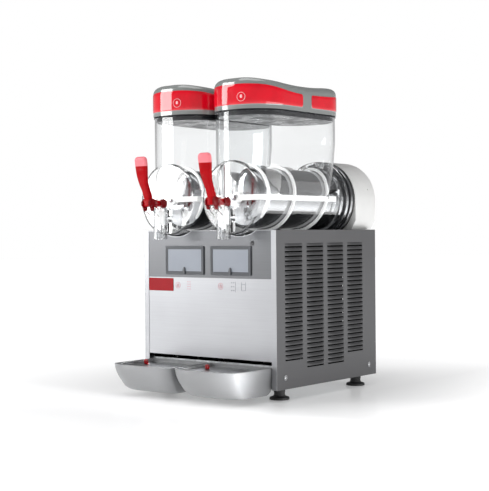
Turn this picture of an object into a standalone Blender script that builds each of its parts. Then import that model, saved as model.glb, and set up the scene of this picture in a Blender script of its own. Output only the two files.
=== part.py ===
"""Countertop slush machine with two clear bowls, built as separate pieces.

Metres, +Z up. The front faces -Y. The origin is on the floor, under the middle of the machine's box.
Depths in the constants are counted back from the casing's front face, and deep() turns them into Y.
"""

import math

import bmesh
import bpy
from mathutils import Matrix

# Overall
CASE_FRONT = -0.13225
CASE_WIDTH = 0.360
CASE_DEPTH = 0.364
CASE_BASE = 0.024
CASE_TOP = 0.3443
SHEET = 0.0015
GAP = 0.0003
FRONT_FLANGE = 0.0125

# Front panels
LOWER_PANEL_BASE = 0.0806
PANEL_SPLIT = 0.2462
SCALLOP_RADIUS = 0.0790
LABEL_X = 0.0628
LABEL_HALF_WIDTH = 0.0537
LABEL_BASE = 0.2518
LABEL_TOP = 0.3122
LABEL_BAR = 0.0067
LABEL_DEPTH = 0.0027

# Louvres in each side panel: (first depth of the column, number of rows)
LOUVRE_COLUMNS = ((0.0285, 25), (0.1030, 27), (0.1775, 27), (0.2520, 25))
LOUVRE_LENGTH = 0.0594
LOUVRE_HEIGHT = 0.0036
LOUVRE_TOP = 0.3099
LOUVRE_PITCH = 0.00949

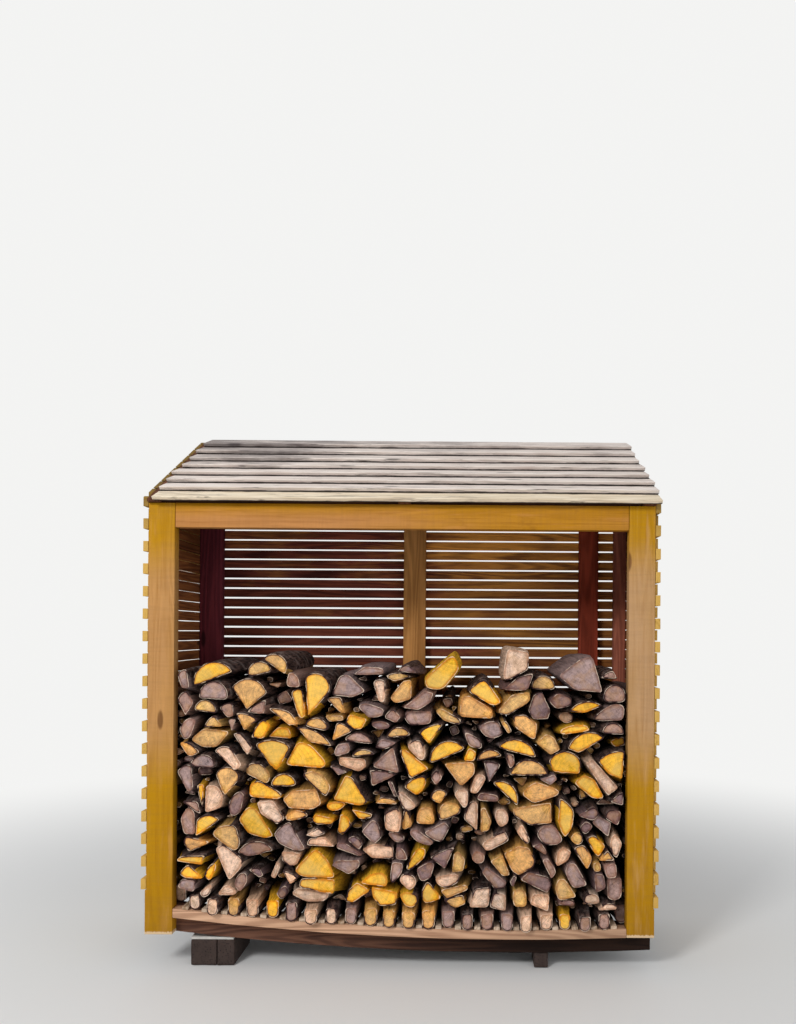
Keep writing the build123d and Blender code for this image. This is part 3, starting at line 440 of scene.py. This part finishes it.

Written problem: Repeat the data precisely, line by line.

Correct answer:
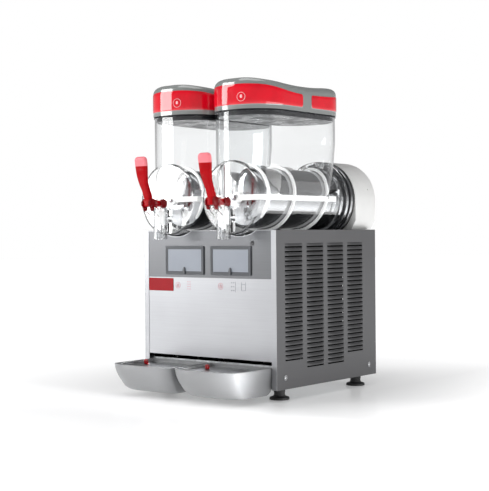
Turn this picture of an object into a standalone Blender script that builds each of its parts. Then import that model, saved as model.glb, and set up the scene of this picture in a Blender script of its own. Output only the two files.
=== part.py ===
"""Countertop slush machine with two clear bowls, built as separate pieces.

Metres, +Z up. The front faces -Y. The origin is on the floor, under the middle of the machine's box.
Depths in the constants are counted back from the casing's front face, and deep() turns them into Y.
"""

import math

import bmesh
import bpy
from mathutils import Matrix

# Overall
CASE_FRONT = -0.13225
CASE_WIDTH = 0.360
CASE_DEPTH = 0.364
CASE_BASE = 0.024
CASE_TOP = 0.3443
SHEET = 0.0015
GAP = 0.0003
FRONT_FLANGE = 0.0125

# Front panels
LOWER_PANEL_BASE = 0.0806
PANEL_SPLIT = 0.2462
SCALLOP_RADIUS = 0.0790
LABEL_X = 0.0628
LABEL_HALF_WIDTH = 0.0537
LABEL_BASE = 0.2518
LABEL_TOP = 0.3122
LABEL_BAR = 0.0067
LABEL_DEPTH = 0.0027

# Louvres in each side panel: (first depth of the column, number of rows)
LOUVRE_COLUMNS = ((0.0285, 25), (0.1030, 27), (0.1775, 27), (0.2520, 25))
LOUVRE_LENGTH = 0.0594
LOUVRE_HEIGHT = 0.0036
LOUVRE_TOP = 0.3099
LOUVRE_PITCH = 0.00949

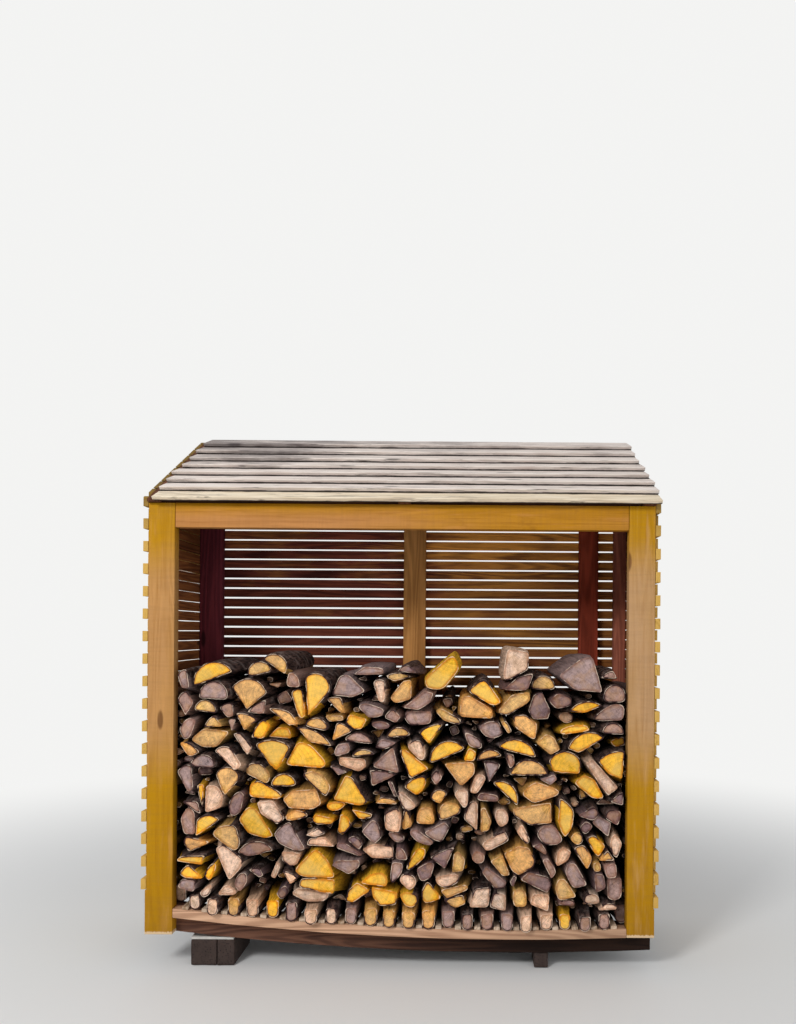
Keep writing the build123d and Blender code for this image. This is part 3, starting at line 440 of scene.py. This part finishes it.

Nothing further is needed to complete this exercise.